### Entries supplied
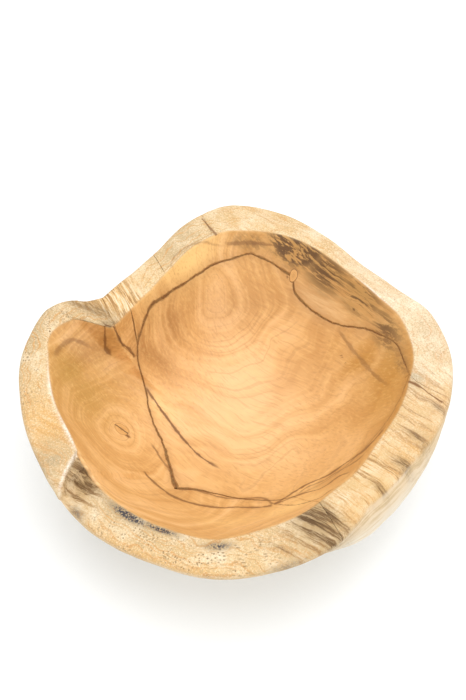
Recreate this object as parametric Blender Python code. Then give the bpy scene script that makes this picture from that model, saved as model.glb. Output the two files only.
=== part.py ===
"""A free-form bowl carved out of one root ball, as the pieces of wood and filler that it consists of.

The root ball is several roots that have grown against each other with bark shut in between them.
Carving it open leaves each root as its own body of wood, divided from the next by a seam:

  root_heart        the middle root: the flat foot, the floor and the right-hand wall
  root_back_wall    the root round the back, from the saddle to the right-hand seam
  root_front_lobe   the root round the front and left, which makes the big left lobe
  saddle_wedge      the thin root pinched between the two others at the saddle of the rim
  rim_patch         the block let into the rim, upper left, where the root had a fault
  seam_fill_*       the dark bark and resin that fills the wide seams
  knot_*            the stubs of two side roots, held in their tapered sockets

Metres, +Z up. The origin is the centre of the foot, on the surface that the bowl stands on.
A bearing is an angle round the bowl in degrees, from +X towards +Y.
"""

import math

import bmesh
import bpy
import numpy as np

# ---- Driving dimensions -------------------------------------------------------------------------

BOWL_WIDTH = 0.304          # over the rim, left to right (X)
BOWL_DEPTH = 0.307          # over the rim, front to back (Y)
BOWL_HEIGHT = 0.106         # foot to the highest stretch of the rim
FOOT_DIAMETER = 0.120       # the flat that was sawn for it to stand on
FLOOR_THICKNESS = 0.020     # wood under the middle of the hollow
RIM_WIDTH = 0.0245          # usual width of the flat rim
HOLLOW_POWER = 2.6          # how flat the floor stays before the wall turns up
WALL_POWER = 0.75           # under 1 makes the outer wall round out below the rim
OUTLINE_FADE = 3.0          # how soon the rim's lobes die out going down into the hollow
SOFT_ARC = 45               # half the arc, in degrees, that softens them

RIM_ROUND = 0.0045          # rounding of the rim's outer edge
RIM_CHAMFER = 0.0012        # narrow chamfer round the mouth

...

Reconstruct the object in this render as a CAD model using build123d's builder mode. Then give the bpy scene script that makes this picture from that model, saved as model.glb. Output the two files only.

### Challenge
Extract the lines from the line with "Recreate this object" through the line with "it consists of.". Keep both of those lines, copy everything exactly, and add nothing.

### Finished answer
Recreate this object as parametric Blender Python code. Then give the bpy scene script that makes this picture from that model, saved as model.glb. Output the two files only.
=== part.py ===
"""A free-form bowl carved out of one root ball, as the pieces of wood and filler that it consists of.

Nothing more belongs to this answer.